━━ INPUT MATERIAL

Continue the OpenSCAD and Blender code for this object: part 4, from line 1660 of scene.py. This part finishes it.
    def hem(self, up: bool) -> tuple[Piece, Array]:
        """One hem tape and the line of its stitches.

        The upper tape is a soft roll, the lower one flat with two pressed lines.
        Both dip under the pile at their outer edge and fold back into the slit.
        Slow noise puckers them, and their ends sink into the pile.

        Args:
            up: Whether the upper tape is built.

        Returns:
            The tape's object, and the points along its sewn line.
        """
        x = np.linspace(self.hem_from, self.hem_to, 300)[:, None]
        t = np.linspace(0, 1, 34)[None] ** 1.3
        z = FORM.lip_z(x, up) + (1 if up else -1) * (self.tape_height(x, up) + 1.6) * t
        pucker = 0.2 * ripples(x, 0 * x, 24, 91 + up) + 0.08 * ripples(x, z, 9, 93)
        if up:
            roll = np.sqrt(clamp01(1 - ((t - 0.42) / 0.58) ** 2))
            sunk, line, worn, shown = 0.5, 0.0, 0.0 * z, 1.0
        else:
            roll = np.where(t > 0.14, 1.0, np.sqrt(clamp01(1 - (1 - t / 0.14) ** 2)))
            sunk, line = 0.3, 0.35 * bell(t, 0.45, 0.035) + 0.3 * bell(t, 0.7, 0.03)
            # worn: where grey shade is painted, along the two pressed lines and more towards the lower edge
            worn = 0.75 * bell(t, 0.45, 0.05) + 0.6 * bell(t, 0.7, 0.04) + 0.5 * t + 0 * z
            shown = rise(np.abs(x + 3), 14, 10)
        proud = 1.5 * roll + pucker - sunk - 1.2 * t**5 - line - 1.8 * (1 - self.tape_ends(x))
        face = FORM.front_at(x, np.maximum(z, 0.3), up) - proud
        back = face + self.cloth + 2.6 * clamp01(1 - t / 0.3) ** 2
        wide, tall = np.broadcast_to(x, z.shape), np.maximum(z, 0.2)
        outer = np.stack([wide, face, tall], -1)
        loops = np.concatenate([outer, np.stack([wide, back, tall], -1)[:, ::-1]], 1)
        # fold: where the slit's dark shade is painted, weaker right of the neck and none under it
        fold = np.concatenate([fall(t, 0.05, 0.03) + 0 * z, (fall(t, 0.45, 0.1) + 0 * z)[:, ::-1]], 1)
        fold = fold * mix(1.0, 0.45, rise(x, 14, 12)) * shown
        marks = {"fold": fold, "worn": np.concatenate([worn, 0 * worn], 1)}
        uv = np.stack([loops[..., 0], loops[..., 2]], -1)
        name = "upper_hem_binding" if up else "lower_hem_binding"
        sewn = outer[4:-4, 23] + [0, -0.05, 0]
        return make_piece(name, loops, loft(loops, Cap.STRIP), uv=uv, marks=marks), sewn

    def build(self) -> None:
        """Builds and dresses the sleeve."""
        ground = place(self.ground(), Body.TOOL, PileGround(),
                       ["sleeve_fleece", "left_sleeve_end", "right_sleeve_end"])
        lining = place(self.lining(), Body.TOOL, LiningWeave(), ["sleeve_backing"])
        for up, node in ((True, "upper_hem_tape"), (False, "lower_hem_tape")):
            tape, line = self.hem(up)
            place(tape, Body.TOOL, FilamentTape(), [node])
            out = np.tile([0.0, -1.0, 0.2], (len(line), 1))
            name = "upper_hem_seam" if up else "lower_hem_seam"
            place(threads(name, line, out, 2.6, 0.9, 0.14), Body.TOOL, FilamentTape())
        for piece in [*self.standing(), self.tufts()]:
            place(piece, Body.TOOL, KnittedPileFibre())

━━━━
━━ INPUT MATERIAL

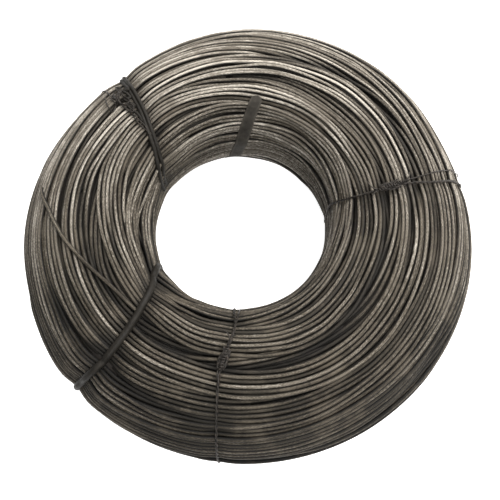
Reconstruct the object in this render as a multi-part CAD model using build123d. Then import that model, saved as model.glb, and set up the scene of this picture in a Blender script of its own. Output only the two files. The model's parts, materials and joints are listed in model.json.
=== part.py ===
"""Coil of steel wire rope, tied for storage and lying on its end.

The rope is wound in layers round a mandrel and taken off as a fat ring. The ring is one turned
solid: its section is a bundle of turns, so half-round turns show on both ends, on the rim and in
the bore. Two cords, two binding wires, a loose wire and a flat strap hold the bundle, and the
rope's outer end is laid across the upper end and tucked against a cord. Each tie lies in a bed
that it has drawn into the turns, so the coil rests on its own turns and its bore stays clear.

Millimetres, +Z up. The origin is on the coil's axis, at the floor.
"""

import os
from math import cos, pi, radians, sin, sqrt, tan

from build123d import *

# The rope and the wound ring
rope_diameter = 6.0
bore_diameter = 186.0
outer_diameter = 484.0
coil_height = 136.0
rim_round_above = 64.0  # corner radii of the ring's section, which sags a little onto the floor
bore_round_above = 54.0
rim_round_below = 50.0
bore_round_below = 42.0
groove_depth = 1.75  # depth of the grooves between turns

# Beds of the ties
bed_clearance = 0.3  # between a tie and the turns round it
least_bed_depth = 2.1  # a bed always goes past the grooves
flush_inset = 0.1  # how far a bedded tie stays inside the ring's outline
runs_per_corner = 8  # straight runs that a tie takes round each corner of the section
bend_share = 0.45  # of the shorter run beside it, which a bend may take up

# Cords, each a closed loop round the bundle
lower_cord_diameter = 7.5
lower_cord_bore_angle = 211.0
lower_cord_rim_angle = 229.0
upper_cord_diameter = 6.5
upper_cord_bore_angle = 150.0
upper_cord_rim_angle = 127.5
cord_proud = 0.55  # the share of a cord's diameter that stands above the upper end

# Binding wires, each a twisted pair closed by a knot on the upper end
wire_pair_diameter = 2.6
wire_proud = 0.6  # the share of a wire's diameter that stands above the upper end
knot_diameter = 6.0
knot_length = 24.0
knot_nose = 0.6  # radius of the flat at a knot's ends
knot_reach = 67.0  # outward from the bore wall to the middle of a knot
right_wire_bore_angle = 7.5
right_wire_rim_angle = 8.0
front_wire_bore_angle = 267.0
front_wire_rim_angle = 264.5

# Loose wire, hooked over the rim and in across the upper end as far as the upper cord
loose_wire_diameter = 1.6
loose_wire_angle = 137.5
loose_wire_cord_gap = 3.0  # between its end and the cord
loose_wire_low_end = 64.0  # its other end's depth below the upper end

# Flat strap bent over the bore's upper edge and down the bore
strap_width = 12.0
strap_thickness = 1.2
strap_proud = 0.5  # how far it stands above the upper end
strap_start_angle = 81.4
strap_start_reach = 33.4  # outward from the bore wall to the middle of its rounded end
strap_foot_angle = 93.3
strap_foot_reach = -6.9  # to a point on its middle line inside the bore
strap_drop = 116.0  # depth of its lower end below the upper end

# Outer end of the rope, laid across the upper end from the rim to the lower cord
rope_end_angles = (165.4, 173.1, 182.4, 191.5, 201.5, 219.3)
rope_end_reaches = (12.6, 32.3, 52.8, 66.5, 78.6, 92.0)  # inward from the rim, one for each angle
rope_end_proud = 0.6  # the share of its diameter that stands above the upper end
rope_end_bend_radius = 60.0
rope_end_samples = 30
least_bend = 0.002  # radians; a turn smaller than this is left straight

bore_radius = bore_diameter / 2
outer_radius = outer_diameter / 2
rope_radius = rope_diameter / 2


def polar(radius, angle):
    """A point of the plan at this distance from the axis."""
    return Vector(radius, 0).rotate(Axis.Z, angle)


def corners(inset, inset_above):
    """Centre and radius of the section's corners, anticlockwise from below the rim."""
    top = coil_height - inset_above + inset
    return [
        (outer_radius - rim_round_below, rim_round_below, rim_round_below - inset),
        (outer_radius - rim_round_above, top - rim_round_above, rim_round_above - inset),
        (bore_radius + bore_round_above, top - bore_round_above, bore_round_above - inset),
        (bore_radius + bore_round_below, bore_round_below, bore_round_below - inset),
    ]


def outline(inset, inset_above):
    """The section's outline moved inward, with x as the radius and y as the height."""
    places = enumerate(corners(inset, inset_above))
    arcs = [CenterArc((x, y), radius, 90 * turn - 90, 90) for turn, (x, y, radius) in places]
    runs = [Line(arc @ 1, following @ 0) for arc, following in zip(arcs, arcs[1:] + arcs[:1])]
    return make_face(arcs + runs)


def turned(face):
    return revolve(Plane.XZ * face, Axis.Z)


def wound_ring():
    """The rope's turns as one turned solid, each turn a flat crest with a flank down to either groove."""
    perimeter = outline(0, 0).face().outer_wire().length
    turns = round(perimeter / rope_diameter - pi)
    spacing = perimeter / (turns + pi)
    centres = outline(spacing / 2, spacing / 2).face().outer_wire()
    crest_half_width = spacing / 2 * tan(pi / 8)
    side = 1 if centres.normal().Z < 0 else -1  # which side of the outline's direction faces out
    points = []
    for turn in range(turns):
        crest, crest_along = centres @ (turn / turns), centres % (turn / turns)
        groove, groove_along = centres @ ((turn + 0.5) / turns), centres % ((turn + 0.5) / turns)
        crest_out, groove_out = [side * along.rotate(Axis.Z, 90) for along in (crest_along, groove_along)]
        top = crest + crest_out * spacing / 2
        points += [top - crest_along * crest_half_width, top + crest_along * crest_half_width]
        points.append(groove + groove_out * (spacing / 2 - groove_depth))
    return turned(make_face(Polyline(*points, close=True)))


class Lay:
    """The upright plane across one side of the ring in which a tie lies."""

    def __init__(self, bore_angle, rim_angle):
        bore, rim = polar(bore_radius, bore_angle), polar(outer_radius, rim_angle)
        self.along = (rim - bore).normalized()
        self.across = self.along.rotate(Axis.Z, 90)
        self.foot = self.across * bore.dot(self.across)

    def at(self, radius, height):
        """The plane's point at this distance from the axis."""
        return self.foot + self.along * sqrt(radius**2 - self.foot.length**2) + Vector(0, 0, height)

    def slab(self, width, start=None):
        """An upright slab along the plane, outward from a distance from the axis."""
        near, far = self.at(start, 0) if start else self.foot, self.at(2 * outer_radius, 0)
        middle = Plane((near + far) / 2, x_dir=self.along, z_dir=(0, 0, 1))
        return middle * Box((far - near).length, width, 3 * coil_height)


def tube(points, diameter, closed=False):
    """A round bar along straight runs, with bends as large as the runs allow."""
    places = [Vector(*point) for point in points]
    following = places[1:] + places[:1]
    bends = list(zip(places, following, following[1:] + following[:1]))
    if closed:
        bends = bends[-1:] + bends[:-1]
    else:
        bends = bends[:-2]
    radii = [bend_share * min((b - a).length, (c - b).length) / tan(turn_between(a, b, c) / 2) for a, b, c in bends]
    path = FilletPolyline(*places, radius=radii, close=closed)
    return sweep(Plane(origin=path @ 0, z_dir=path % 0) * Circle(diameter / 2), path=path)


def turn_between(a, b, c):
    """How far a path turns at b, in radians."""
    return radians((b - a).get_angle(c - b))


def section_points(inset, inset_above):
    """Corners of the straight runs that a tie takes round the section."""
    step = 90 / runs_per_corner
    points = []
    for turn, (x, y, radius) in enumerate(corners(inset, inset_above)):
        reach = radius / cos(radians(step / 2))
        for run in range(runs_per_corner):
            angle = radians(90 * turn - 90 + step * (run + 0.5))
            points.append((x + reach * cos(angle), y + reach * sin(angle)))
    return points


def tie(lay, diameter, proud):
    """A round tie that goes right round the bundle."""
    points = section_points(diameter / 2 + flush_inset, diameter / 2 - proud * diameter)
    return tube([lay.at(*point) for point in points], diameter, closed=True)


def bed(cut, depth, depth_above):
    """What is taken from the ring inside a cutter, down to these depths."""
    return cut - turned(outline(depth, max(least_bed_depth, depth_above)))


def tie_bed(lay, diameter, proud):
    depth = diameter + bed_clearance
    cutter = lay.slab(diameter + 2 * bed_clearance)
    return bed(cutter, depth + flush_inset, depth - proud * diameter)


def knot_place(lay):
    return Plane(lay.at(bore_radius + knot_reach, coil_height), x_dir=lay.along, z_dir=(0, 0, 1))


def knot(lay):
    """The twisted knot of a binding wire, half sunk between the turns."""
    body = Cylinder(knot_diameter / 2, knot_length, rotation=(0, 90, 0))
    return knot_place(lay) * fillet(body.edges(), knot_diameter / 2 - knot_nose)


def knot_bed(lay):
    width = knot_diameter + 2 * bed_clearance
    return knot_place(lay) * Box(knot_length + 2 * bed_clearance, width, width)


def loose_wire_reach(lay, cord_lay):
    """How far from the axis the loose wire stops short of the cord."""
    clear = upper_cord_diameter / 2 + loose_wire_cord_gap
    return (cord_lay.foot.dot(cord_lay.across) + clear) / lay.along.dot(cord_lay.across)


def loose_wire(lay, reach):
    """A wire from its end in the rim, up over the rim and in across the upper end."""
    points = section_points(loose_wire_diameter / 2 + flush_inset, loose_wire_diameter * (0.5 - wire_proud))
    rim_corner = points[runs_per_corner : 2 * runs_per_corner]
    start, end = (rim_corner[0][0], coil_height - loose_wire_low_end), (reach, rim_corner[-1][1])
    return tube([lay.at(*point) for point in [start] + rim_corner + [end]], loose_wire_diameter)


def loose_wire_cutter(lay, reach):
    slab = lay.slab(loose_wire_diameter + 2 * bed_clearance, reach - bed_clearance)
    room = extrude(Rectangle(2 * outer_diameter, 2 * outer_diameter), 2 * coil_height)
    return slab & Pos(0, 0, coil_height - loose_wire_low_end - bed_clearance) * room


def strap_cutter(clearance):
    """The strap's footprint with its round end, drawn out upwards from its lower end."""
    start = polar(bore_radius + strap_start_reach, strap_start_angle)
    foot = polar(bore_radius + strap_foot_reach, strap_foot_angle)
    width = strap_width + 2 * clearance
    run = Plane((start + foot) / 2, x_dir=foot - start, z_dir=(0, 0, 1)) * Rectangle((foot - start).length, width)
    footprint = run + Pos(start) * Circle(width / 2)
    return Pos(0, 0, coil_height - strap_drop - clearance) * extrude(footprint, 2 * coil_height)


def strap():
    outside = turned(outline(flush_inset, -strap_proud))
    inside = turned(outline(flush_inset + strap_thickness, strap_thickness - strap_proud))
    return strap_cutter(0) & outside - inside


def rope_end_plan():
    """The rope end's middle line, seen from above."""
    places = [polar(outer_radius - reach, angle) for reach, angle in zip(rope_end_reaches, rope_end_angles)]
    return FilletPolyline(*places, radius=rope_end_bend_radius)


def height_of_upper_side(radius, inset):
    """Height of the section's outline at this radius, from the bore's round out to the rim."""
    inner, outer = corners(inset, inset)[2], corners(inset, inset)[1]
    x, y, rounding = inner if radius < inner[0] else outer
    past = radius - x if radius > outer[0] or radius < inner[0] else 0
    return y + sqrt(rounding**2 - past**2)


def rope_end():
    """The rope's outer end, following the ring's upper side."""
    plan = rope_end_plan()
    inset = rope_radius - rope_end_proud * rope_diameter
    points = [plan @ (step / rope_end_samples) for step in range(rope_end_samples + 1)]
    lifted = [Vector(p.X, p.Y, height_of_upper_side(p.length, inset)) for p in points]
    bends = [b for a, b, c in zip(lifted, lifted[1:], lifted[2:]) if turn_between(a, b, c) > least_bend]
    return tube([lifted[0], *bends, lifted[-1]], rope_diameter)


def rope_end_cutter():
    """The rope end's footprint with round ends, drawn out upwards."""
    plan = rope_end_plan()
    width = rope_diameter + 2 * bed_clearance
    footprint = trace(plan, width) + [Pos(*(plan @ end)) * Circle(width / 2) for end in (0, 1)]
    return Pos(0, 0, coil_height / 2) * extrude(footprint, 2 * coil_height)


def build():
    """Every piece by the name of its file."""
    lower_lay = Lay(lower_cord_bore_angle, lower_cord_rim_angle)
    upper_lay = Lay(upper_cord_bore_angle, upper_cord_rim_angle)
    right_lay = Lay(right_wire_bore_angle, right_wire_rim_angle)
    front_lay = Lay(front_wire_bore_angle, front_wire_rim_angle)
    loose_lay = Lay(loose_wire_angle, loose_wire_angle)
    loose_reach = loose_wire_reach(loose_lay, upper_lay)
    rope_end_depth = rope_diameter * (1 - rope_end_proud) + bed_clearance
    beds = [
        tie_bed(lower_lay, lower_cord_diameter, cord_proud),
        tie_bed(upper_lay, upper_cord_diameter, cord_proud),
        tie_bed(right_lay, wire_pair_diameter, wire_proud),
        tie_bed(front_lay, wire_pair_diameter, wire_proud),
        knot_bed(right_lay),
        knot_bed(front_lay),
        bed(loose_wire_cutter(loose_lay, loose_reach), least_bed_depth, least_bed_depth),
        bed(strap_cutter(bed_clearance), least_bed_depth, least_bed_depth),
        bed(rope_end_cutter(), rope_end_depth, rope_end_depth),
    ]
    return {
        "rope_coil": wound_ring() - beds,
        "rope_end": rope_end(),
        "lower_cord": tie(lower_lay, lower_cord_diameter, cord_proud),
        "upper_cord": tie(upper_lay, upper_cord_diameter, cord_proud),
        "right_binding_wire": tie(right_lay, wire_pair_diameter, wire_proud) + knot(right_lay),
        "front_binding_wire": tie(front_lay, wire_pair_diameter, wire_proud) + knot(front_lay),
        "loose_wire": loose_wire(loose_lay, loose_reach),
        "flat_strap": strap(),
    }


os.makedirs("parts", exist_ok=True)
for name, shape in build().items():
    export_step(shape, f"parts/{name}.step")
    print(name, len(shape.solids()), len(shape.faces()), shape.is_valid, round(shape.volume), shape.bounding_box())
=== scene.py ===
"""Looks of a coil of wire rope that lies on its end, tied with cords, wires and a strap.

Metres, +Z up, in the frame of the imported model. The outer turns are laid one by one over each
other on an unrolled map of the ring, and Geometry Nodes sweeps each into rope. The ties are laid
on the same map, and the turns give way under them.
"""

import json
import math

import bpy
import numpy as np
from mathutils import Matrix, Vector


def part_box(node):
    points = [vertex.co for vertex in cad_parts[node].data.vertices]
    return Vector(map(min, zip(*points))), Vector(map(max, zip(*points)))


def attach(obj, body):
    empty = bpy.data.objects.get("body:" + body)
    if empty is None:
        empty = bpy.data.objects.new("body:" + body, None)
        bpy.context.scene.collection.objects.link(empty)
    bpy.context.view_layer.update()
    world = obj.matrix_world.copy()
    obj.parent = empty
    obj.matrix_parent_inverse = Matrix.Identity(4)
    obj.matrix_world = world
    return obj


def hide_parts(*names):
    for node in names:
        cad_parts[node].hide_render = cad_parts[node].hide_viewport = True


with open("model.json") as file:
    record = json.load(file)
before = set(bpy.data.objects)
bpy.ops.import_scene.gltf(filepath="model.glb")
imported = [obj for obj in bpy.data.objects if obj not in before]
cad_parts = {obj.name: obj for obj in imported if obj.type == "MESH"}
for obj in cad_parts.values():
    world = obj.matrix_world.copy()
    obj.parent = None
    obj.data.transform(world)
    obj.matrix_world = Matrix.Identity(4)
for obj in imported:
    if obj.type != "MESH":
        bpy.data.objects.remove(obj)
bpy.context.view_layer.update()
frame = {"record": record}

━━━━
━━ INPUT MATERIAL

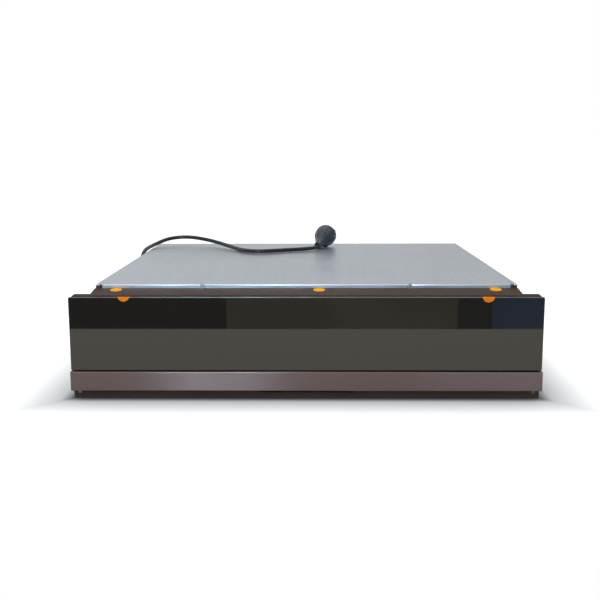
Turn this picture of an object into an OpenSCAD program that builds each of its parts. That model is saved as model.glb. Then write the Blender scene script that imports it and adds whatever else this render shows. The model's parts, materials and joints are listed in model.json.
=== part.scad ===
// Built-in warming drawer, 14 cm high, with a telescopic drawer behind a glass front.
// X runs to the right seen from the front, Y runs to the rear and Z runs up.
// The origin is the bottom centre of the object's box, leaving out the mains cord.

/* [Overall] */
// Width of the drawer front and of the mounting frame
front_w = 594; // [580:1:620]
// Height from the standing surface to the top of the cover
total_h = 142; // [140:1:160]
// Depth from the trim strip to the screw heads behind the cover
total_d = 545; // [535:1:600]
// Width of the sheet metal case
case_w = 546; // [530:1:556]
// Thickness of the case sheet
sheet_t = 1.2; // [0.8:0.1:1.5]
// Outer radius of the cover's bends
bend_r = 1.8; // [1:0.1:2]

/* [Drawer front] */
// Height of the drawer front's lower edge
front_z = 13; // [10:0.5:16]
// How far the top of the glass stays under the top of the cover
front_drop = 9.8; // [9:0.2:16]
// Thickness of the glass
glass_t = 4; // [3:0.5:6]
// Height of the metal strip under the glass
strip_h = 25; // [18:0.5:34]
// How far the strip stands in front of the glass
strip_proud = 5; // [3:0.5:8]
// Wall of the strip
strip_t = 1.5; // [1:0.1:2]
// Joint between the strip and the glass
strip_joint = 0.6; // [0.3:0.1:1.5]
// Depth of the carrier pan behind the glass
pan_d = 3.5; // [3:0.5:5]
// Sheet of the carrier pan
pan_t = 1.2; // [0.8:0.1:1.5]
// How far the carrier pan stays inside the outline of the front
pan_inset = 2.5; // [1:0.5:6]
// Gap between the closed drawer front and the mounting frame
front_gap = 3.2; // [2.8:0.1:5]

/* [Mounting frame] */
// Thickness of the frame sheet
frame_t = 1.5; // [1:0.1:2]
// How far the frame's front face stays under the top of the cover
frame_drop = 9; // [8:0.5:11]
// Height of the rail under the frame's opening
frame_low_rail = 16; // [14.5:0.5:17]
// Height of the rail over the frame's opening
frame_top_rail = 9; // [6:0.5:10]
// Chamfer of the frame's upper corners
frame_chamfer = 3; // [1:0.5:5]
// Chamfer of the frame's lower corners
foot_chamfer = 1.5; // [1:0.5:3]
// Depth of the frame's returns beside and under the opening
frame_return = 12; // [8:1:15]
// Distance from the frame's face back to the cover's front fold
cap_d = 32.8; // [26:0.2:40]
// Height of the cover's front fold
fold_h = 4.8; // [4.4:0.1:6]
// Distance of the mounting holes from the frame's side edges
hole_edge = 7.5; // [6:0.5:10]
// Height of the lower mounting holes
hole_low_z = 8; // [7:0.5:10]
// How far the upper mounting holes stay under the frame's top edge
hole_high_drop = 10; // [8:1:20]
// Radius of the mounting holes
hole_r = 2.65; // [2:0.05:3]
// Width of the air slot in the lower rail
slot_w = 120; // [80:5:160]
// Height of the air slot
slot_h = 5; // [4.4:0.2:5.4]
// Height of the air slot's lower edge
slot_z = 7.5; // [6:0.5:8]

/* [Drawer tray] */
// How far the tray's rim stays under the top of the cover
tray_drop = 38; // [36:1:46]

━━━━

→ EXERCISE TASK
Retype only what lies between the line bearing "for name, shape" and the line bearing "obj.matrix_world = Matrix.Identity(4)", keeping both of those lines.

→ ANSWER FOR THE TASK
for name, shape in build().items():
    export_step(shape, f"parts/{name}.step")
    print(name, len(shape.solids()), len(shape.faces()), shape.is_valid, round(shape.volume), shape.bounding_box())
=== scene.py ===
"""Looks of a coil of wire rope that lies on its end, tied with cords, wires and a strap.

Metres, +Z up, in the frame of the imported model. The outer turns are laid one by one over each
other on an unrolled map of the ring, and Geometry Nodes sweeps each into rope. The ties are laid
on the same map, and the turns give way under them.
"""

import json
import math

import bpy
import numpy as np
from mathutils import Matrix, Vector


def part_box(node):
    points = [vertex.co for vertex in cad_parts[node].data.vertices]
    return Vector(map(min, zip(*points))), Vector(map(max, zip(*points)))


def attach(obj, body):
    empty = bpy.data.objects.get("body:" + body)
    if empty is None:
        empty = bpy.data.objects.new("body:" + body, None)
        bpy.context.scene.collection.objects.link(empty)
    bpy.context.view_layer.update()
    world = obj.matrix_world.copy()
    obj.parent = empty
    obj.matrix_parent_inverse = Matrix.Identity(4)
    obj.matrix_world = world
    return obj


def hide_parts(*names):
    for node in names:
        cad_parts[node].hide_render = cad_parts[node].hide_viewport = True


with open("model.json") as file:
    record = json.load(file)
before = set(bpy.data.objects)
bpy.ops.import_scene.gltf(filepath="model.glb")
imported = [obj for obj in bpy.data.objects if obj not in before]
cad_parts = {obj.name: obj for obj in imported if obj.type == "MESH"}
for obj in cad_parts.values():
    world = obj.matrix_world.copy()
    obj.parent = None
    obj.data.transform(world)
    obj.matrix_world = Matrix.Identity(4)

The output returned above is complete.